Eugénistes et racistes, américains, nazis, se tenaient par la barchichette, et jouaient à un jeu : qui dira pire ? Qui fera pire ? Certains pourraient être amenés à dire : mais les Etats-Unis ont quand même rejeté cette voie, puisque, la preuve, ils se sont engagés contre l’Allemagne nazie, après Pearl Harbor et la déclaration de guerre de l’Allemagne aux Etats-Unis. Mais si ce chemin a été pris, nous le devons à des conditions et à des circonstances exceptionnelles : la défaite à l’élection présidentielle de 1932, d’Herbert Hoover face à F.D.Roosevelt (lequel n’était pas, non plus, pas plus que Lincoln, un « progressiste » remarquable), l’échec de l’alliance nazie, allemande-américaine, dans les années 30, les choix stratégiques d’Hitler entre 39 et 41, en ciblant l’Angleterre, et, par voie de conséquence, les Etats-Unis). Mais près de 80 ans après la fin de la seconde guerre mondiale, l’élection d’un Donald Trump, ses propos fréquents, de racisme social et de racisme, d’un constant « anti communisme » de type maccarthyste, la fin de son mandat présidentiel avec l’insurrection du Capitole, et les faits divers criminels inspirés par le même racisme/racisme social, ont démontré que, si l’Allemagne nazie a été terrassée, au moins jusqu’à maintenant, le suprémacisme, raciste, eugéniste, américain, est toujours présent, vivace, actif, faisant le lien entre des brutes, des intellectuels-agents, des politiciens et des milliardaires. 

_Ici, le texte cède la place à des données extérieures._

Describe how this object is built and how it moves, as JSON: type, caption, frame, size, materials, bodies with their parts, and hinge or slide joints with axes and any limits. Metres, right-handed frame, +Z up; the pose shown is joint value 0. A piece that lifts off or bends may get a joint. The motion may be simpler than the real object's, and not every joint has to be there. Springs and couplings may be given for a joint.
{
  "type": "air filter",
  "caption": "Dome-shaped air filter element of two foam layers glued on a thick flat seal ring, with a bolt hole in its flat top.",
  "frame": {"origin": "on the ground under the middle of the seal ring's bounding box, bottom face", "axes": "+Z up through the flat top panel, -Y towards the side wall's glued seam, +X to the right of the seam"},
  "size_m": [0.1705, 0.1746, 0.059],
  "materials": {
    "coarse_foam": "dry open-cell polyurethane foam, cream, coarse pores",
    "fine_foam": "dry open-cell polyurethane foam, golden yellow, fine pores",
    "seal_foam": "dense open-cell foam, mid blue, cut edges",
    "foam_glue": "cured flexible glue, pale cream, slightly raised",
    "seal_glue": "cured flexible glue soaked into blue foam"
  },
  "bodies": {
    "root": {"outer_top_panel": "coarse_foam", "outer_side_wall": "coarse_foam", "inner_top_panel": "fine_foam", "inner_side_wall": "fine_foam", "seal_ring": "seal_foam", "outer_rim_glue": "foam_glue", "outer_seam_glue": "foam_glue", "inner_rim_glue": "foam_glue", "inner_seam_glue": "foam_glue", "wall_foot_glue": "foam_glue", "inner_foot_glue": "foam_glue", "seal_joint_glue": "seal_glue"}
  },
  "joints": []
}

La présentation, la mise en perspective du propos, les analyses, du livre de P. Tort, vont continuer dans les prochains jours. 

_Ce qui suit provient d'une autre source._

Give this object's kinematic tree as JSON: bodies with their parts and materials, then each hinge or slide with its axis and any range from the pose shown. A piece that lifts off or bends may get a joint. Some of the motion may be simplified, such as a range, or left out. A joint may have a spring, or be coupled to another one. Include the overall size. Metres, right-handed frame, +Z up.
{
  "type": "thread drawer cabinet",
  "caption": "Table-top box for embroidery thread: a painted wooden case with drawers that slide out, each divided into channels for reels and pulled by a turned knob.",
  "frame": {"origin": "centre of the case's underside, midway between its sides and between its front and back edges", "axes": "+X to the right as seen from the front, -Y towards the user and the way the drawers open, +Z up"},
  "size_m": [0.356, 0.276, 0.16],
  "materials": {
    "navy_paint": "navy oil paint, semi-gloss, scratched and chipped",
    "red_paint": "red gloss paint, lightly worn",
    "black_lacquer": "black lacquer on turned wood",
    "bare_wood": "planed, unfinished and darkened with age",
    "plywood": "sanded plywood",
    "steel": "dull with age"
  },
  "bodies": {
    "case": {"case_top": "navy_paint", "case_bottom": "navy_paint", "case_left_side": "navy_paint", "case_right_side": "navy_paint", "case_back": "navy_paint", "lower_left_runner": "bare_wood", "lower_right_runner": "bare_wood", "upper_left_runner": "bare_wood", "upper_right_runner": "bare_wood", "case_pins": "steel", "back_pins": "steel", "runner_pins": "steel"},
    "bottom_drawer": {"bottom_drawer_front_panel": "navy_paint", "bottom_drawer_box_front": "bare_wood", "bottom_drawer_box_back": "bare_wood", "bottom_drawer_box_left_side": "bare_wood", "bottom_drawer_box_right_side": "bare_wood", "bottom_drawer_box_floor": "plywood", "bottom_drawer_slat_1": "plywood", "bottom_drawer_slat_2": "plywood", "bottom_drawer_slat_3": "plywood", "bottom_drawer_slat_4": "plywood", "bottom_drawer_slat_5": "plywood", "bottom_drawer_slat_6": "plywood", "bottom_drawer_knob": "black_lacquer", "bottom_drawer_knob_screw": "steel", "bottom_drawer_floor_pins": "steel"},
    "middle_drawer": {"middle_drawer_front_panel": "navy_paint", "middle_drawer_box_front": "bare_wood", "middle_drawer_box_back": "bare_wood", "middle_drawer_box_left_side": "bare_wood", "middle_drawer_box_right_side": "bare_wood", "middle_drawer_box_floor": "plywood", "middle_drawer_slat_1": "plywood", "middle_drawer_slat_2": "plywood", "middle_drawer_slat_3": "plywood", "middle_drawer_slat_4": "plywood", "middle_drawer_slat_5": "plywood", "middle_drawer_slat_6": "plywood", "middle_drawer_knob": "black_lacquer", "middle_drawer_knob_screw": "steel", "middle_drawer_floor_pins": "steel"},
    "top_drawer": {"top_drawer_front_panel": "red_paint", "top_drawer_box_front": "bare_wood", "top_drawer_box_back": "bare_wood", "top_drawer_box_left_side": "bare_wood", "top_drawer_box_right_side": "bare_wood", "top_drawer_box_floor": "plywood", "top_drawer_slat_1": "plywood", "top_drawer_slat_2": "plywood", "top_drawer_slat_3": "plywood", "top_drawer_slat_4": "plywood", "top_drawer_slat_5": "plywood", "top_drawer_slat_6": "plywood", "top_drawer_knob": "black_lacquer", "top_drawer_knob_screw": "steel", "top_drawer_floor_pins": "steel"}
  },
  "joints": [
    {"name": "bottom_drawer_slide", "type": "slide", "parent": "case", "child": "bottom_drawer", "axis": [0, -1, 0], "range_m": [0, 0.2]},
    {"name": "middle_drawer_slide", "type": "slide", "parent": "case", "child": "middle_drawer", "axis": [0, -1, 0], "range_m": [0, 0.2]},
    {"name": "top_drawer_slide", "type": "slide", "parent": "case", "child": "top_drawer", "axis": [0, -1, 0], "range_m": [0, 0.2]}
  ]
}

  1. : la page Wikipédia de D.S. Jordan est absolument silencieuse sur ces aspects de son travail, de ses croyances et de ses engagements.

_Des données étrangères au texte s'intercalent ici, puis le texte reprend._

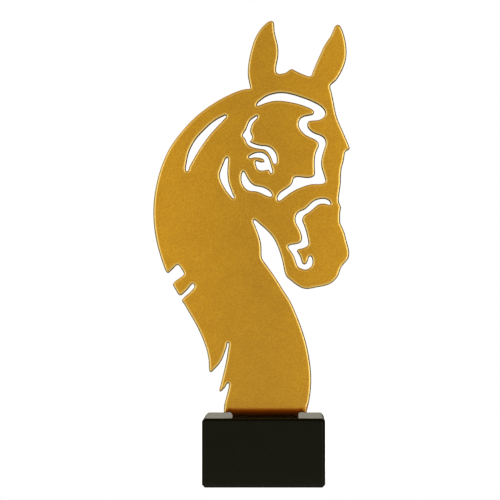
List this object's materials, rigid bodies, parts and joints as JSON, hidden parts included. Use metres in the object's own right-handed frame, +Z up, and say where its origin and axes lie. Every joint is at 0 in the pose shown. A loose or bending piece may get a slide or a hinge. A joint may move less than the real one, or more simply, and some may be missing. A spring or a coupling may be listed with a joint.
{
  "type": "equestrian trophy",
  "caption": "Horse's head trophy: a flat gold-coated steel head with cut-out face lines and mane, its foot folded back onto a chamfered block of black stone.",
  "frame": {"origin": "middle of the stone block's underside, on the surface that the trophy stands on", "axes": "+Z up, -Y towards the viewer who sees the horse's head face right, +X to that viewer's right"},
  "size_m": [0.1048, 0.045, 0.2476],
  "materials": {
    "gold_coat": "satin metallic gold powder coat",
    "black_stone": "honed black stone with fine flecks"
  },
  "bodies": {
    "root": {"horse_plate": "gold_coat", "base_block": "black_stone"}
  },
  "joints": []
}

  2. Chef du parti conservateur en Angleterre, premier ministre, il est l’homme de la « déclaration Balfour », déclaration par laquelle il a projeté la création d’une entité sioniste en Palestine, non pas par philosémitisme, mais, au contraire par antisémitisme, puisqu’il s’agissait ainsi de déporter « gentiment » les Juifs d’Europe.
  3. Alors que les déportés, juifs, percevaient le danger, mais ne pouvaient en avoir aucune conception/représentation, étant donné qu’un homicide de masse leur était inconnu, les « dépassait » – à la différence des populations non européennes, colonisées, qui en ont subi plusieurs entre 1492 et 1942.